As a mother of five and pre-school
teacher of many, I have one piece
of advice (given me by a wonderful
educator named Bev Bos) --
Love your child! Love him unconditionally,
and treat him as you would a friend.
Sometimes he'll say, "You're mean!"
When he does, he's really saying,"Are
you going to give me boundaries and
protect me?"
If I only knew then (when I raised kids
in the 70's and 80's) what I know now...
Sandy


My husband and I have one child, a thirteen year old daughter. A friend gave us advice that has stuck with me all these years: "Don't rush." It is so very true.

Don't rush and savor the moments that are so fleeting: The first smile, the first crawl, the first time he sees a cat or dog, the first ice cream and the first spinach. (Make him try the spinach again.)

Don't rush to save the day.
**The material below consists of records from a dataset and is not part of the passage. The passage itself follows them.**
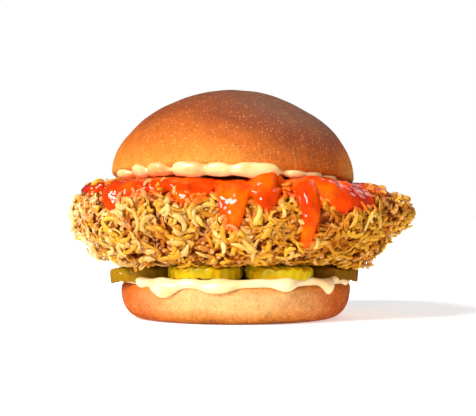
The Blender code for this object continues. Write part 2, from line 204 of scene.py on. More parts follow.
def joined_tubes(name: str, places: Array, rings: int, sides: int) -> Piece:
    """Many closed tubes as one mesh, straight from arrays.

    Args:
        name: the piece's name.
        places: for each tube its rings' points in turn, then its first and its last pole.
        rings: how many rings a tube has.
        sides: how many points a ring has.

    Returns:
        The new object.
    """
    count, each = places.shape[:2]
    ring, side = np.meshgrid(np.arange(rings - 1), np.arange(sides), indexing="ij")
    this, following = ring * sides, (ring + 1) * sides
    beside = (side + 1) % sides
    quads = np.stack([this + side, this + beside, following + beside, following + side], axis=-1)
    around = np.arange(sides)
    after = (around + 1) % sides
    last = (rings - 1) * sides
    first_cap = np.stack([np.full(sides, rings * sides), after, around], axis=-1)
    last_cap = np.stack([np.full(sides, rings * sides + 1), last + around, last + after], axis=-1)
    offsets = np.arange(count)[:, None, None] * each
    quads = (quads.reshape(-1, 4)[None] + offsets).reshape(-1, 4)
    caps = (np.concatenate([first_cap, last_cap])[None] + offsets).reshape(-1, 3)
    mesh = bpy.data.meshes.new(name)
    mesh.vertices.add(count * each)
    mesh.vertices.foreach_set("co", places.astype(np.float32).ravel())
    corners = np.concatenate([quads.ravel(), caps.ravel()])
    mesh.loops.add(len(corners))
    mesh.loops.foreach_set("vertex_index", corners.astype(np.int32))
    starts = np.concatenate([np.arange(len(quads)) * 4, len(quads) * 4 + np.arange(len(caps)) * 3])
    mesh.polygons.add(len(starts))
    mesh.polygons.foreach_set("loop_start", starts.astype(np.int32))
    mesh.update(calc_edges=True)
    mesh.validate()
    piece = bpy.data.objects.new(name, mesh)
    bpy.context.scene.collection.objects.link(piece)
    return piece


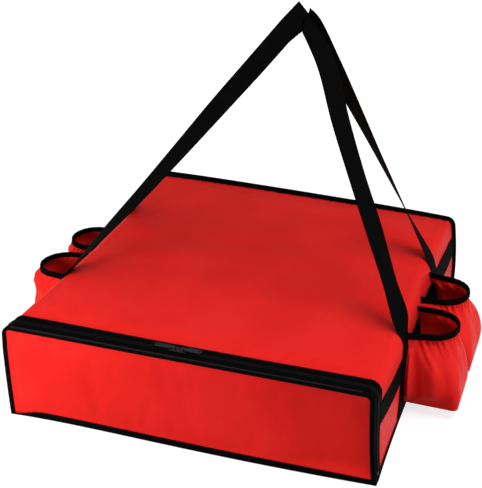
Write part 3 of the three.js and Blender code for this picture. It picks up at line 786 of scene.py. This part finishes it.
def add_bands():
    y = even(BAND_FRONT, BAND_BACK, 5)
    for name, side in SIDES:
        def place(a, b, n, side=side):
            return on_sleeve(side * along_side(b), a, n)

        section = tape_section(BAND_LOW, BAND_LOW + WEB_WIDTH, BAND_GAP, BAND_GAP + WEB_THICK, 8)
        obj = strip(f"{name}_band", place, y, section, WEBBING)
        dress(obj, "bag", "webbing", f"{name}_side_band")


# Middle lines of the handles' four legs above the bag, from near the fold up to the point where all
# meet, each with the direction of the webbing's width
LEGS = {
    ("front", "left"): [(-219, -105, 241, -0.39, 0.91, 0.10), (-153, -84, 314, -0.52, 0.82, 0.24),
                        (-88, -63, 389, -0.62, 0.70, 0.34), (-24, -42, 464, -0.70, 0.57, 0.43),
                        (41, -20, 539, -0.72, 0.50, 0.48), (103, -3, 611, -0.60, 0.70, 0.40)],
    ("front", "right"): [(297, -121, 184, 0.43, 0.90, -0.08), (277, -110, 233, 0.29, 0.95, -0.08),
                         (243, -86, 311, 0.42, 0.90, -0.06), (209, -65, 387, 0.41, 0.91, -0.07),
                         (177, -44, 464, 0.48, 0.88, -0.06), (148, -21, 541, 0.52, 0.86, -0.04),
                         (114, 0, 613, 0.22, 0.97, -0.12)],
    ("back", "left"): [(-233, 105, 244, 0.38, 0.92, -0.07), (-164, 85, 317, 0.40, 0.91, -0.15),
                       (-95, 66, 391, 0.38, 0.92, -0.11), (-28, 47, 467, 0.37, 0.93, -0.09),
                       (40, 27, 538, 0.44, 0.88, -0.18), (101, 10, 596, 0.62, 0.62, -0.49)],
    ("back", "right"): [(261, 116, 232, 0.39, -0.92, -0.09), (231, 93, 308, 0.54, -0.84, -0.05),
                        (201, 70, 384, 0.66, -0.75, 0.03), (171, 47, 460, 0.79, -0.59, 0.15),
                        (140, 25, 536, 0.88, -0.38, 0.28), (111, 8, 598, 0.91, -0.17, 0.38)],
}
# The sharp fold of the front handle at the top: its middle, and its width's direction and stretch
CREASE = {"front": (104, -2.5, 613, -0.39, 0.50, 0.72)}
# How far round the bag's fold the webbing lies on it before it leaves
LEAVE_TURN = {"left": math.radians(36), "right": math.radians(18)}
# Points of the webbing's line to each of its spans, and points left out beside the sharp fold
PER_SPAN, BESIDE_CREASE = 12, 4


def curve_through(points):
    """A smooth line through rows of numbers, by cubic spans."""
    rows = np.asarray(points, float)
    rows = np.concatenate([[2 * rows[0] - rows[1]], rows, [2 * rows[-1] - rows[-2]]])
    gaps = np.linalg.norm(np.diff(rows[:, :3], axis=0), axis=1)
    length = np.concatenate([[0], np.cumsum(gaps ** 0.5)])
    result = []
    for i in range(1, len(rows) - 2):
        t0, t1, t2, t3 = length[i - 1:i + 3]
        last = i == len(rows) - 3
        for t in np.linspace(t1, t2, PER_SPAN + 1)[: PER_SPAN + 1 if last else PER_SPAN]:
            a1 = (t1 - t) / (t1 - t0) * rows[i - 1] + (t - t0) / (t1 - t0) * rows[i]
            a2 = (t2 - t) / (t2 - t1) * rows[i] + (t - t1) / (t2 - t1) * rows[i + 1]
            a3 = (t3 - t) / (t3 - t2) * rows[i + 1] + (t - t2) / (t3 - t2) * rows[i + 2]
            b1 = (t2 - t) / (t2 - t0) * a1 + (t - t0) / (t2 - t0) * a2
            b2 = (t3 - t) / (t3 - t1) * a2 + (t - t1) / (t3 - t1) * a3
            result.append((t2 - t) / (t2 - t1) * b1 + (t - t1) / (t2 - t1) * b2)
    return np.array(result)


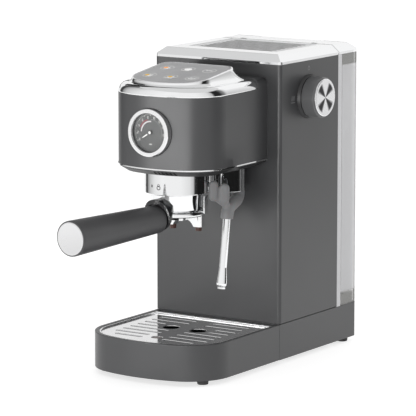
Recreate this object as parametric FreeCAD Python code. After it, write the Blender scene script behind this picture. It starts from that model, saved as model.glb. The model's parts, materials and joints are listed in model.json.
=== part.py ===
import FreeCAD, Part
import math
import os

# Slim home espresso machine, millimetres.
# Origin: on the counter, under the middle of the tower's front face.
# +X is the user's right, -Y is the front, +Z is up.

# ---------------------------------------------------------------- driving dimensions
BODY_W = 150.0            # width over the casing
TOWER_D = 111.5           # depth of the tower, front face at Y = 0
TANK_D = 40.2             # depth of the water tank behind the tower
FOOT_H = 5.0              # height of the rubber feet
BASE_H = 36.2             # height of the painted base above the feet
COLUMN_H = 262.4          # height of the casing between base and top frame
FRAME_H = 9.5             # height of the bevelled top frame
FRAME_INSET = 8.3         # how far the top frame's bevel leans in
SHEET = 1.5               # thickness of the casing sheet
BEND_R = 3.5              # bend radius at the tower's front corners
CORNER_R = 5.0            # rounding of the rear corners
SEAM = 0.9                # shadow gap between base and casing

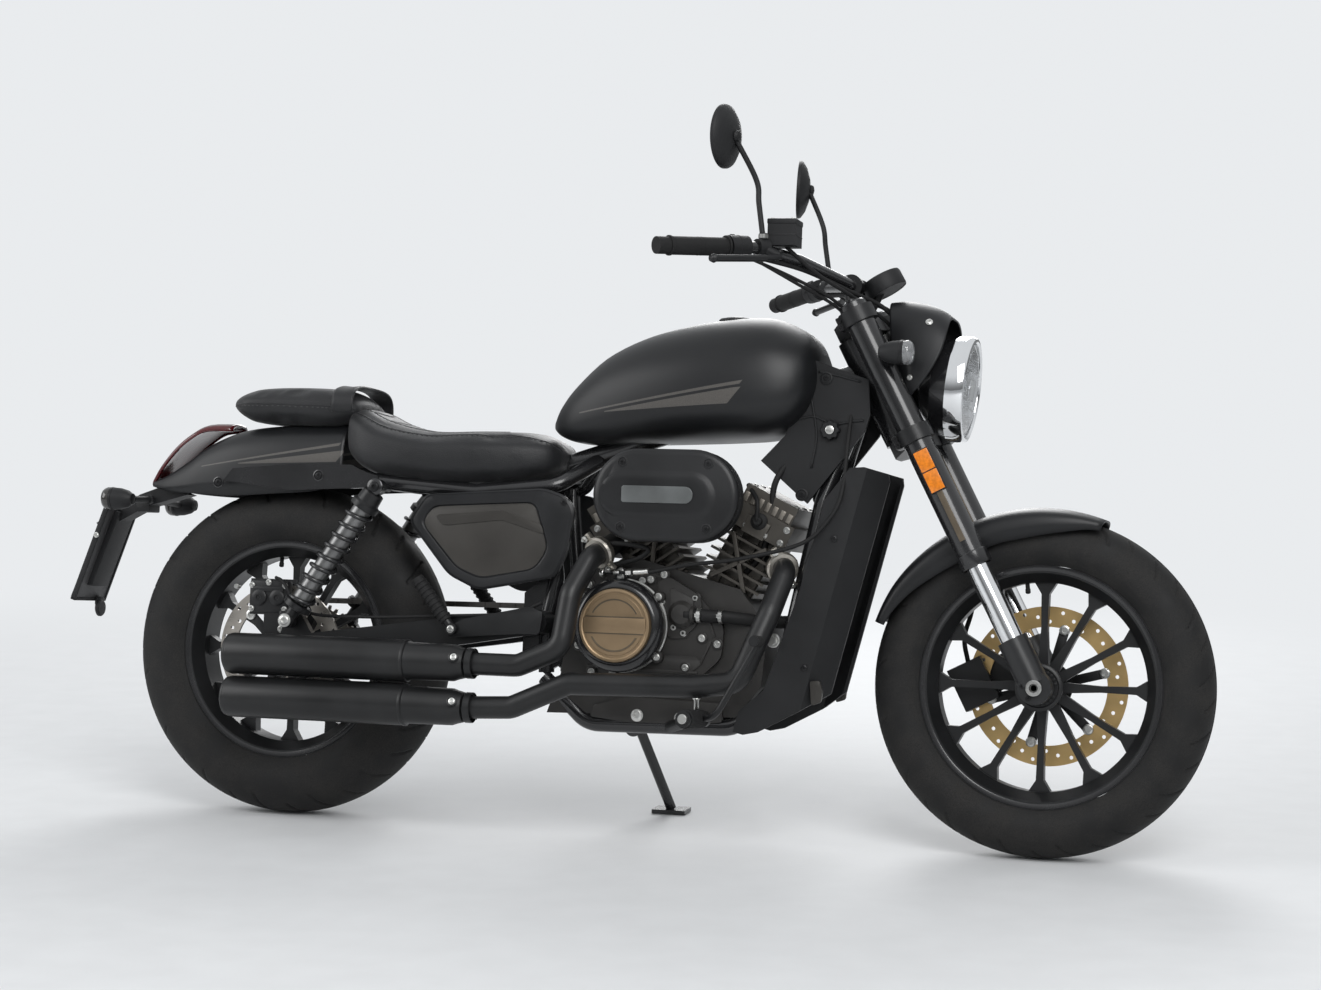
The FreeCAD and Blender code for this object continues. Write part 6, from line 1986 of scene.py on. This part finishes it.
def shock_springs():
    """Coils of the rear dampers, with their seats and eyes."""
    springs, eyes = Shape(), Shape()
    for side in SIDES:
        top, foot = shock_ends(side)
        line = (top - foot).normalized()
        length = (top - foot).length
        place = aimed(foot, line)
        springs.tube(helix(place, 23, 43, length - 92, 9, 24), 4.2, 10, 1)
        eyes.rod(foot, top, 13.0, 28)
        eyes.lathe([(18, 34), (27, 34.6), (27, 41.4), (18, 42)], place, 40)
        seat = [(18, 48), (27, 47.4), (27, 38.6), (21, 38), (21, 13), (19, 12), (13, 12)]
        eyes.lathe([(radius, length - down) for radius, down in seat], place, 40)
        for spot, out in ((top, 96), (foot, 128)):
            eyes.rod(spot - LEFT * 12, spot + LEFT * 12, 15.0, 32)
            eyes.rod((spot.x, side * out, spot.z), spot + LEFT * (side * 16), 7.0, 20)
    springs.done("shock_coils", "frame", "frame_paint", GLOSS, (), 0)
    eyes.done("shock_eyes", "frame", "frame_paint", CAST, ["shocks"])


def by_angle(outline, middle, count):
    """Points of an outline at even angles about a middle."""
    points = []
    corners = [Vector(corner) for corner in outline]
    for k in range(count):
        angle = 2 * math.pi * k / count
        ray = Vector((math.cos(angle), math.sin(angle)))
        best = None
        for i, corner in enumerate(corners):
            edge = corners[(i + 1) % len(corners)] - corner
            cross = ray.x * edge.y - ray.y * edge.x
            if abs(cross) < 1e-9:
                continue
            away = corner - middle
            reach = (away.x * edge.y - away.y * edge.x) / cross
            share = (away.x * ray.y - away.y * ray.x) / cross
            if reach > 0 and -1e-6 <= share <= 1 + 1e-6 and (best is None or reach > best):
                best = reach
        points.append(middle + ray * best)
    return points


def side_panels():
    """Side covers: a raised frame round a sunk, creased panel."""
    middle = Vector((448, 552))
    outline = by_angle(rounded(SIDE_VIEW, 16.0), middle, 120)
    opening = by_angle(rounded(SIDE_INSET, 18.0), middle, 120)
    # ring, share by which it is drawn in, distance from the middle of the bike
    rows = [
        (outline, 0.0, 122.4), (outline, 0.0, 131.6), (outline, 0.025, 133.6), (opening, -0.02, 134.0),
        (opening, 0.0, 133.2), (opening, 0.02, 130.2), (opening, 0.98, 130.2),
    ]
    for side, hand in HANDS:
        panel = Shape()
        rings = []
        for ring, shrink, y in rows:
            kept = 1 - shrink
            drawn_in = [
                (middle.x + (p.x - middle.x) * kept, middle.y + (p.y - middle.y) * kept) for p in ring
            ]
            rings.append([Vector((x, side * y, z)) for x, z in drawn_in])
        panel.skin(rings)
        panel.rod((440, side * 94, 630), (440, side * 124, 630), 8.0, 20)
        panel.done("side_panel_" + hand, "frame", "matte_paint", PLAIN_PAINT, ["side_covers"])


def chain_links():
    """Rollers between pairs of plates round both sprockets."""
    big, small = CHAIN_REAR_RADIUS, CHAIN_FRONT_RADIUS
    gap = CHAIN_FRONT - REAR_AXLE
    tilt = math.atan2(gap.z, gap.x)
    spread = math.acos((big - small) / gap.length)
    path = []
    for k in range(61):
        angle = tilt + spread + (2 * math.pi - 2 * spread) * k / 60
        path.append(REAR_AXLE + Vector((math.cos(angle), 0, math.sin(angle))) * big)
    for k in range(31):
        angle = tilt - spread + 2 * spread * k / 30
        path.append(CHAIN_FRONT + Vector((math.cos(angle), 0, math.sin(angle))) * small)
    path.append(path[0])
    lengths = [0.0]
    for here, there in zip(path, path[1:]):
        lengths.append(lengths[-1] + (there - here).length)
    count = 2 * round(lengths[-1] / CHAIN_PITCH / 2)
    spots = []
    index = 0
    for k in range(count + 1):
        goal = lengths[-1] * k / count
        while index < len(lengths) - 2 and lengths[index + 1] < goal:
            index += 1
        share = (goal - lengths[index]) / (lengths[index + 1] - lengths[index])
        spots.append(path[index] + (path[index + 1] - path[index]) * share)
    links = Shape()
    for k, (here, there) in enumerate(zip(spots, spots[1:])):
        half = 8.2 if k % 2 else 6.4
        centre = (here + there) / 2 + LEFT * CHAIN_MIDDLE
        place = aimed(centre, LEFT, there - here)
        reach = (there - here).length / 2
        for low in (-half, half - 1.8):
            links.box((-reach - 3, -5.4, low), (reach + 3, 5.4, low + 1.8), place)
        spot = here + LEFT * CHAIN_MIDDLE
        links.lathe([(4.6, -6.2), (4.6, 6.2)], aimed(spot, LEFT), 8, caps=True)
    links.done("chain_links", "frame", "chain_steel", CHAIN, ["drive_chain"])


PEG_BRACKET = [(520, 372), (560, 372), (566, 414), (540, 424), (408, 396), (372, 376), (380, 360)]
BRAKE_HOSE = [
    (-26, 70, 488), (-40, 74, 440), (-44, 80, 330), (-60, 84, 210), (-104, 80, 150), (-118, 76, 104)
]


def peg_and_hose():
    """Folded passenger's pegs on their brackets, and the front brake hose with its clip."""
    pegs, sleeves = Shape(), Shape()
    for side in SIDES:
        hinge, tip = passenger_peg(side)
        pegs.plate(PEG_BRACKET, side * 149.0, side * 155.0, 1.2, None, 6.0)
        pegs.rod((386, side * 150, 376), (386, side * 164, 376), 11.0, 28)
        pegs.rod(hinge, tip, 9.0, 24)
        sleeves.rod(hinge + (tip - hinge) * 0.16, tip, 12.0, 28)
    pegs.done("passenger_peg_hinges", "frame", "black_cast", CAST)
    sleeves.done("passenger_peg_rubbers", "frame", "rubber", RUBBER)
    hose = Shape().tube([in_fork(*point) for point in BRAKE_HOSE], 4.5, 14, 10)
    hose.done("front_brake_hose", "fork", "rubber", RUBBER, (), 0)
    clip = Shape().rod(in_fork(-44, 80, 318), in_fork(-44, 80, 334), 6.2, 20)
    clip.rod(in_fork(-44, 80, 326), in_fork(-6, 104, 326), 3.0, 14)
    clip.done("brake_hose_clip", "fork", "bright_steel", STEEL)


def rear_trim():
    """Backing of the number plate."""
    back = Shape().plate([(-394, 586), (-382, 582), (-438, 432), (-452, 434)], -34, 34, 1.5)
    back.done("plate_backing", "frame", "black_plastic", PLASTIC)


for make in (
    blinker_pods, mirror_heads, leg_details, case_covers, cylinder_ribs, oval_cleaner, silencers,
    shock_springs, side_panels, peg_and_hose, rear_trim, chain_links,
):
    make()

# Finishes of the pieces that keep their solid
KEPT = {
    "front_wheel": CAST, "rear_wheel": CAST, "rear_sprocket": DISC, "fork_tubes": GLOSS,
    "fork_sliders": SLIDER, "front_axle": STEEL, "handlebar": GLOSS, "triple_clamps": CAST, "grips": RUBBER,
    "bar_controls": PLASTIC, "headlight_shell": GLOSS, "gauge": PLASTIC, "front_caliper": CAST,
    "swingarm": CAST, "frame_spine": GLOSS, "frame_cradles": GLOSS, "crankcase": ENGINE,
    "cylinder_front": HEADS, "cylinder_rear": HEADS, "clutch_cover": ENGINE, "generator_cover": ENGINE,
    "exhaust_headers": HEAT, "radiator": CAST, "radiator_shroud": PLASTIC, "rear_caliper": CAST,
    "tail_rails": GLOSS, "plate_holder": PLASTIC, "neck_covers": PLASTIC, "footrests": CAST,
    "side_stand": GLOSS,
}
for name, material in KEPT.items():
    surfaces = frame["nodes"][name].data.materials
    surfaces.clear()
    surfaces.append(material)

# Camera: its place in metres, its yaw, pitch and roll in radians
CAMERA_PLACE = Vector((1.4735, -4.8905, 0.9583))
CAMERA_YAW, CAMERA_PITCH, CAMERA_ROLL = -0.2805, -0.0623, 0.0071
LENS = 71.9
SENSOR_WIDTH = 36.0
BACKDROP = (0.86, 0.88, 0.9, 1)
BACKDROP_LEVEL = 0.95


def photo_camera():
    """The camera, turned by its yaw, then its pitch, then its roll."""
    right = Vector((math.cos(CAMERA_YAW), -math.sin(CAMERA_YAW), 0))
    level = Vector((math.sin(CAMERA_YAW), math.cos(CAMERA_YAW), 0))
    ahead = level * math.cos(CAMERA_PITCH) + UP * math.sin(CAMERA_PITCH)
    up = right.cross(ahead)
    rolled = right * math.cos(CAMERA_ROLL) + up * math.sin(CAMERA_ROLL)
    above = up * math.cos(CAMERA_ROLL) - right * math.sin(CAMERA_ROLL)
    data = bpy.data.cameras.new("photo_camera")
    data.lens = LENS
    data.sensor_width = SENSOR_WIDTH
    camera = bpy.data.objects.new("photo_camera", data)
    turn = Matrix((rolled, above, -ahead)).transposed()
    camera.matrix_world = Matrix.Translation(CAMERA_PLACE) @ turn.to_4x4()
    bpy.context.scene.collection.objects.link(camera)
    bpy.context.scene.camera = camera


def floor():
    """Pale ground that fades into the pale backdrop with distance."""
    mesh = bpy.data.meshes.new("floor")
    reach = 40.0
    mesh.from_pydata(
        [(-reach, -reach, 0), (reach, -reach, 0), (reach, reach, 0), (-reach, reach, 0)], [], [(0, 1, 2, 3)]
    )
    slab = bpy.data.objects.new("floor", mesh)
    bpy.context.scene.collection.objects.link(slab)
    material = finish("pale_floor", (0.72, 0.73, 0.74), 0.7, grain=0.01, depth=0.0001, vary=0.02)
    tree = material.node_tree
    place = tree.nodes.new("ShaderNodeTexCoord").outputs["Object"]
    away = tree.nodes.new("ShaderNodeVectorMath")
    away.operation = "LENGTH"
    tree.links.new(place, away.inputs[0])
    share = tree.nodes.new("ShaderNodeMapRange")
    share.interpolation_type = "SMOOTHSTEP"
    share.inputs["From Min"].default_value = 1.5
    share.inputs["From Max"].default_value = 5.0
    tree.links.new(away.outputs["Value"], share.inputs["Value"])
    seen = tree.nodes.new("ShaderNodeMath")
    seen.operation = "MULTIPLY"
    tree.links.new(share.outputs[0], seen.inputs[0])
    tree.links.new(tree.nodes.new("ShaderNodeLightPath").outputs["Is Camera Ray"], seen.inputs[1])
    haze = tree.nodes.new("ShaderNodeEmission")
    haze.inputs["Color"].default_value = BACKDROP
    haze.inputs["Strength"].default_value = BACKDROP_LEVEL
    blend = tree.nodes.new("ShaderNodeMixShader")
    tree.links.new(seen.outputs[0], blend.inputs[0])
    tree.links.new(tree.nodes["Principled BSDF"].outputs[0], blend.inputs[1])
    tree.links.new(haze.outputs[0], blend.inputs[2])
    tree.links.new(blend.outputs[0], tree.nodes["Material Output"].inputs[0])
    mesh.materials.append(material)


def soft_light(name, place, target, size, power_watts, colour=(1, 1, 1)):
    """A rectangular lamp that faces a target."""
    data = bpy.data.lights.new(name, "AREA")
    data.shape = "RECTANGLE"
    data.size, data.size_y = size
    data.energy = power_watts
    data.color = colour
    lamp = bpy.data.objects.new(name, data)
    lamp.matrix_world = aimed(place, Vector(place) - Vector(target))
    bpy.context.scene.collection.objects.link(lamp)


def surroundings():
    """Pale backdrop; the gloss sees a room that is bright above and dim near the ground."""
    world = bpy.data.worlds.new("studio")
    bpy.context.scene.world = world
    world.use_nodes = True
    tree = world.node_tree
    back = tree.nodes["Background"]
    back.inputs["Color"].default_value = BACKDROP
    path = tree.nodes.new("ShaderNodeLightPath")
    direction = tree.nodes.new("ShaderNodeSeparateXYZ")
    tree.links.new(tree.nodes.new("ShaderNodeTexCoord").outputs["Generated"], direction.inputs[0])
    room = tree.nodes.new("ShaderNodeMapRange")
    room.interpolation_type = "SMOOTHSTEP"
    room.inputs["From Min"].default_value = -0.05
    room.inputs["From Max"].default_value = 0.55
    room.inputs["To Min"].default_value = 0.16
    room.inputs["To Max"].default_value = 0.85
    tree.links.new(direction.outputs[2], room.inputs["Value"])
    level = 0.55
    for ray, source in (
        ("Is Glossy Ray", room.outputs[0]), ("Is Camera Ray", BACKDROP_LEVEL),
        ("Is Transmission Ray", BACKDROP_LEVEL),
    ):
        choice = tree.nodes.new("ShaderNodeMix")
        tree.links.new(path.outputs[ray], choice.inputs[0])
        for index, number in ((2, level), (3, source)):
            if isinstance(number, bpy.types.NodeSocket):
                tree.links.new(number, choice.inputs[index])
            else:
                choice.inputs[index].default_value = number
        level = choice.outputs[0]
    tree.links.new(level, back.inputs["Strength"])


photo_camera()
floor()
surroundings()
soft_light("key", (2.5, -4.5, 4.2), (0, 0, 0.5), (4.0, 3.0), 215)
soft_light("fill", (-4.5, -2.5, 2.6), (0, 0, 0.5), (3.0, 3.0), 90)
soft_light("behind", (-0.5, 4.5, 3.2), (0, 0, 0.6), (4.0, 2.0), 130)
bpy.context.scene.view_settings.view_transform = "Standard"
Let him find his way as long as he is safe.

Don't rush to conclusions. Discussion is good. Arguing is not.


Don't rush to be their friend but rather take the time to be the best parent(s) you can be. Establish rules, boundries and limits and stick with them. As your son gets older, he can be a part of this process. Some friends of ours tried to raise their children without any limits. Needless to say, the results have been disasterous.

Don't rush to judgement in regards to how your spouse acts with your child. Work as a unit--the 3 of you. It really works and it is vital that you and your husband are on the same page at least most of the time.

Don't rush to make every minute count. Take it slow. Children love consistency and they love to find their own patterns, rhthyms etc.

Don't rush, enjoy every minute with Vincent!